My All-American (unproduced, in development 2006-2008)

Trey Parker and Matt Stone have cited Team America’s exhaustive production as the reason they haven’t made any movies since. Balancing a feature with South Park’s hectic schedule can’t be easy, so it’s hard to blame them. Says Trey Parker, “Team America just about killed us. Literally, just about killed us. And we sort of came out of that going, ‘All right, let’s never make movies again.’ But we say that all the time, just about every time we finish a movie. But we kind of thought for a while that what we were sensing ourselves becoming was producers, because when we’re killing ourselves on a movie, we would look over and see the producers eating a sandwich, and we’d think, ‘Wow, that’s what we should be doing.’ So we’re like, ‘Let’s go start finding other people’s work, and we’ll produce stuff and let everyone else do the work.’”
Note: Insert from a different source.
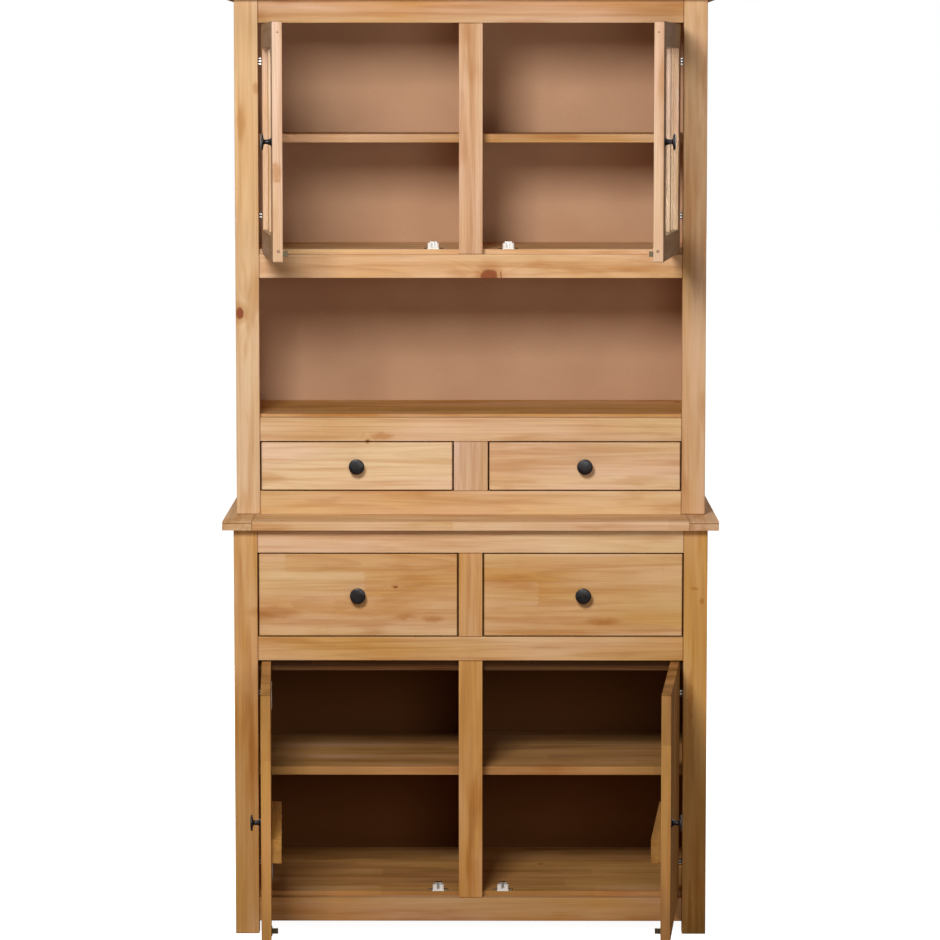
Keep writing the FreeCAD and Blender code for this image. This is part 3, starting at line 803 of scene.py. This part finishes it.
# %% Turned knobs
KNOB_RADIUS = 15 * MM
KNOB_OUT = 19 * MM
KNOB_TURNS = 48
KNOB_STEPS = 4
KNOB_PROFILE = ((0.54, 0.0), (0.53, 0.05), (0.42, 0.14), (0.33, 0.3), (0.28, 0.5), (0.3, 0.66), (0.45, 0.75),
                (0.8, 0.79), (0.96, 0.82), (1.0, 0.87), (0.985, 0.93), (0.9, 0.985), (0.6, 1.02), (0.25, 1.035))


def smooth_line(points, steps):
    """A line through a few points, rounded between them."""
    line = []
    padded = [points[0]] + list(points) + [points[-1]]
    for a, b, c, d in zip(padded, padded[1:], padded[2:], padded[3:]):
        for step in range(steps):
            s = step / steps
            line.append([((2 * q) + (r - p) * s + (2 * p - 5 * q + 4 * r - t) * s ** 2
                          + (3 * q - p - 3 * r + t) * s ** 3) / 2 for p, q, r, t in zip(a, b, c, d)])
    return line + [list(points[-1])]


def lathe(profile, turns, place):
    """Rings of points round an axis that points forward, closed at both ends."""
    bm = bmesh.new()
    rings = []
    for radius, out in profile:
        ring = []
        for turn in range(turns):
            angle = math.tau * turn / turns
            ring.append(bm.verts.new(place @ Vector((radius * math.cos(angle), -out, radius * math.sin(angle)))))
        rings.append(ring)
    for near, far in zip(rings, rings[1:]):
        for i in range(turns):
            after = (i + 1) % turns
            bm.faces.new((near[i], near[after], far[after], far[i]))
    bm.faces.new(rings[0][::-1])
    bm.faces.new(rings[-1])
    bmesh.ops.recalc_face_normals(bm, faces=bm.faces[:])
    for face in bm.faces:
        face.smooth = len(face.verts) == 4
    return bm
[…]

Parker and Stone announced they were developing two new movies in 2006, both written by others. The first one they intended to film was My All-American, a high school comedy scripted by Jeff Roda. My All-American never entered into production as Parker and Stone stayed busy with working on South Park and seem to have completely abandoned the movie.

Giant Monsters Attack Japan! (unproduced, in development 2006-2008)

The other movie Parker and Stone signed on for in 2006 was Giant Monsters Attack Japan!, a PG-rated throwback to ‘50s Godzilla movies written by J.F. Lawton (Pretty Woman, Under Siege). Trey Parker was planning on directing with Matt Stone producing. Here’s the movie’s logline:

“Prompted by a corporate transfer, a father and son move to Japan and find that all the fantastic elements of the son’s favorite Japanese movies – Godzilla, giant robots, secret ninja cults, etc. – are a real and borderline mundane aspect of everyday Japanese life.”

Production on this one still has yet to begin and it doesn’t seem like Parker and Stone, who are occupied with South Park’s 16th season and the movie and play versions of The Book of Mormon, are laboring on it as of this writing.

Bradford Evans is really happy he made it through this whole article without once accidentally referring to these guys as “Matt Parker and Trey Stone.”